Even if you're under 25, you should still know your blood pressure, a study says.
Young people in their teens and early 20s probably aren't thinking about heart disease. But maybe it's time they did.
People who have slightly higher blood pressure when they're 18 to 25 are more likely to have high blood pressure and hardening of the arteries in their 40s, a study says. About one quarter of the people in this study were in that group.
"We need to be aware that what happens when we're young adults is going to have an impact," says Norrina Allen, an epidemiologist and the study's lead author.

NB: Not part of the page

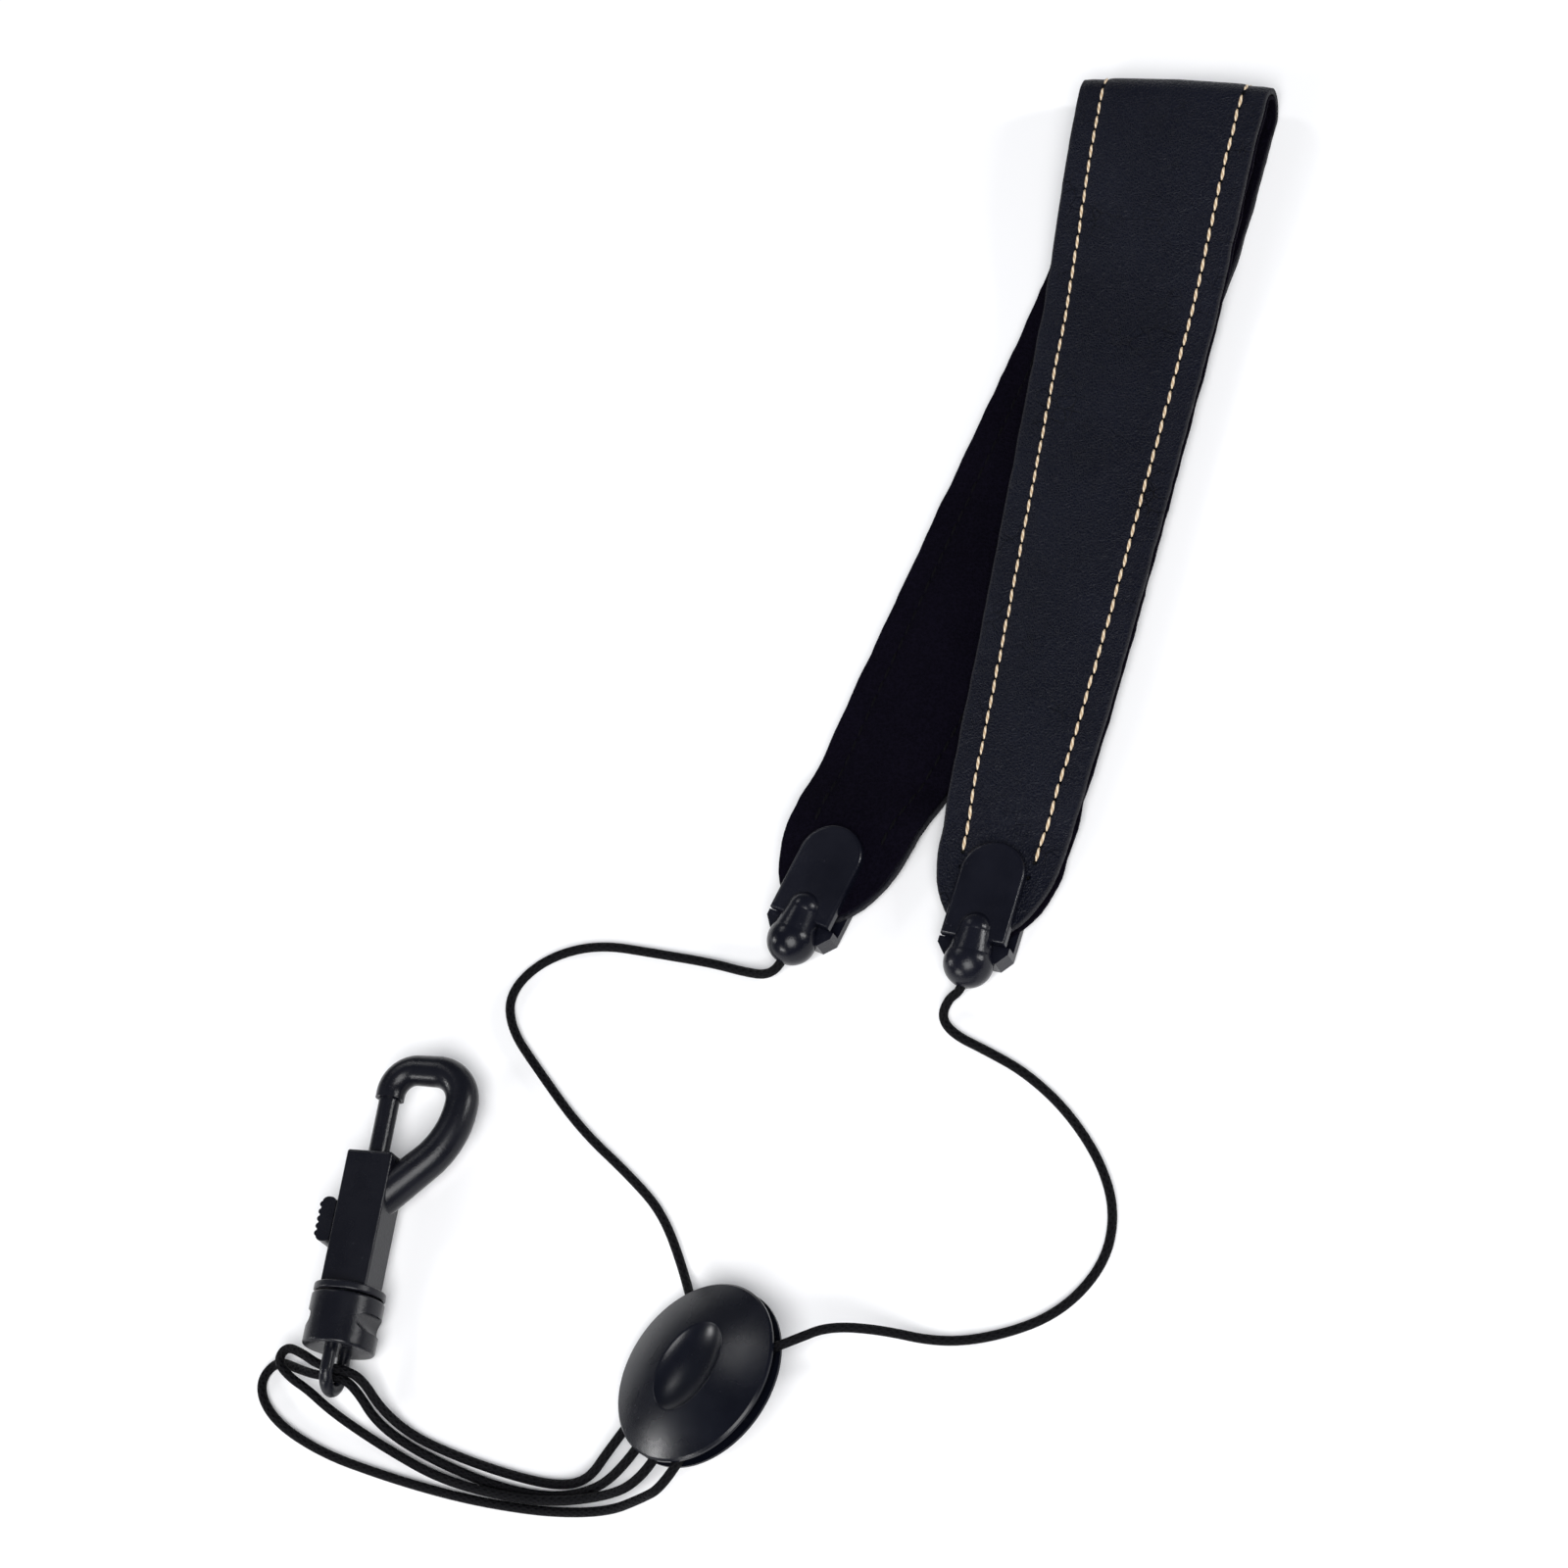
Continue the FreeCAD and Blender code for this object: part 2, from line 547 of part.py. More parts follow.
def gate_bolt(slider):
    bolt = on_axis(BOLT_RADIUS, BOLT_BOTTOM, NOSE_H + SOCKET_DEPTH - 0.3)
    bolt = bolt.makeFillet(0.6, [e for e in bolt.Edges if e.Closed and e.BoundBox.YMin > NOSE_H])
    return bolt.cut(slider)


# ---- assembly ----

tilt = math.radians(DISC_TILT)
along_cords = Vector(0.33, 0.944, 0).normalize()
down_slope = Vector(-along_cords.y * math.cos(tilt), along_cords.x * math.cos(tilt), -math.sin(tilt))
disc_frame = frame(DISC_CENTRE, along_cords, down_slope)

# Where each cord crosses the adjuster's rim, in the adjuster's own X and Y.
LOCAL_EXITS = {
    "left": (13.0, 14.4),
    "right": (12.2, -15.2),
    "inner_start": (-16.2, 10.6),
    "outer_start": (-18.9, 4.6),
    "inner_end": (-19.4, -1.5),
    "outer_end": (-17.7, -8.1),
}


def rim_point(name):
    return disc_frame.multVec(Vector(*LOCAL_EXITS[name], 0))


for node, layer in band_layers().items():
    save(node, layer)

clips = {
    "left": (12.1, 14.0, CORD_LEFT),
    "right": (50.9, 4.0, CORD_RIGHT),
}
for side, (end_x, turn, route) in clips.items():
    place = clip_frame(end_x, turn)
    bulb_centre = place.multVec(Vector(0, -BULB_OFFSET, BULB_Z))
    exit_way = place.Rotation.inverted().multVec(Vector(*route[1]) - bulb_centre)
    for piece, shape in clip_pieces(exit_way.normalize()).items():
        save(side + "_clip_" + piece, placed(shape, place))

for node, piece in adjuster_pieces().items():
    save(node, placed(piece, disc_frame))

turn = math.radians(HOOK_TURN)
hook_frame = frame(PIVOT, Vector(math.cos(turn), math.sin(turn), 0), Vector(-math.sin(turn), math.cos(turn), 0))
loop = eye_loop()
slider = thumb_slider()
hook_pieces = {
    "eye_loop": loop,
    "swivel_cap": swivel_cap(loop),
    "swivel_stud": swivel_stud(),
    "hook_body": hook_body(),
    "gate_bolt": gate_bolt(slider),
    "thumb_slider": slider,
    "gate_spring": gate_spring(),
}
for node, piece in hook_pieces.items():
    save(node, placed(piece, hook_frame))

cords = {
    "cord_left": [Vector(*p) for p in CORD_LEFT] + [rim_point("left")],
    "cord_right": [Vector(*p) for p in CORD_RIGHT] + [rim_point("right")],
    "cord_hook_inner": [rim_point("inner_start")] + [Vector(*p) for p in CORD_HOOK_INNER],
    "cord_hook_outer": [rim_point("outer_start")] + [Vector(*p) for p in CORD_HOOK_OUTER],
}
cords["cord_hook_inner"].append(rim_point("inner_end"))
cords["cord_hook_outer"].append(rim_point("outer_end"))
for node, points in cords.items():
    save(node, tube(points, node))
for name in LOCAL_EXITS:
    print(name, [round(c, 2) for c in rim_point(name)])
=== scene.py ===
# %% [markdown]
# # A saxophone neck strap
# A padded leather band goes round the neck. A clip bites each of its two ends and holds a knot of thin
# braided cord. The cord runs down to a round adjuster, through the eye of a snap hook, and back again.
# The strap lies on a table, folded in half. The moving frame is loaded first; its bodies are strap,
# adjuster, hook_eye, hook and gate. The band and its seams ride on strap, the spring on hook, the cords on
# none.

# %% Load the frame
import json
import math
import random

import bpy
from mathutils import Matrix, Vector, noise


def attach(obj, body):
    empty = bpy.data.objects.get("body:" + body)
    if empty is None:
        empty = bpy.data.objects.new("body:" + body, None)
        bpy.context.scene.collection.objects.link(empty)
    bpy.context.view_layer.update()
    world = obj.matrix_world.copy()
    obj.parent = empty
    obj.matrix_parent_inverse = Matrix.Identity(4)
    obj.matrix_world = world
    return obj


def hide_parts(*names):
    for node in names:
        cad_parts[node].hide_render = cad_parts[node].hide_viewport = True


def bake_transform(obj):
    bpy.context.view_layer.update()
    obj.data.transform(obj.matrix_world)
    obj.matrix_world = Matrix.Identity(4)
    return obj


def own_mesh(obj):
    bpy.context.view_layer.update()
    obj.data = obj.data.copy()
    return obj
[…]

She and her colleagues at Northwestern's Feinberg School of Medicine looked at data from 4,600 men and women in Chicago, Birmingham, Ala., Minneapolis, and Oakland, Calif., who have been followed for over 25 years. About 19 percent of the people had blood pressure that was consistently higher than their peers. Another 5 percent started with higher blood pressure that then rose over time.
With both groups, most of them had blood pressure readings that still fell within the normal range for their age.
But they were much more likely to develop hypertension by age 40. Those with with increasing blood pressure were four times as likely to have hardening of the arteries in middle age, while those with consistently high blood pressure were 2.5 times as likely to do so. Both are considered risk factors for heart disease
The findings were published in JAMA, the journal of the American Medical Association, on Tuesday.
About one third of American adults have high blood pressure, but doctors typically don't focus on controlling it until middle age. If the trend found in this study is verified by other research, it could mean that teenagers and young adults will need to pay a lot more attention to their blood pressure.
Young people should start by getting yearly physicals and making sure that they're at least aware of their blood pressure, Allen tells Shots. And she says that physicians should take the blood pressure readings of their younger patients more seriously.
"While you wouldn't prescribe medications for this group, you might have conversations with those individuals about ways they can improve their diet or increase physical activity," Allen says. Lifestyle changes aren't always easy, she says, but they can have a big influence on blood pressure.
The study does have a few limitations. For one, the researchers only looked at participants' risk for heart disease. The next step is to see how many of these people actually go on to develop heart disease or have heart attacks.
More importantly, Allen says, researchers don't know yet know what will work best to reduce the apparent risk for that 25 percent.
But "many of these cardiovascular risk factors are cumulative," Allen says. So the sooner someone quits smoking and starts eating healthy and exercising, the better.
Eighteen is when a lot of people move out and become more independent. It's a great time to pick up healthy habits that will influence your lifestyle for years to come, Allen says, and maybe decrease your risk of heart disease as well.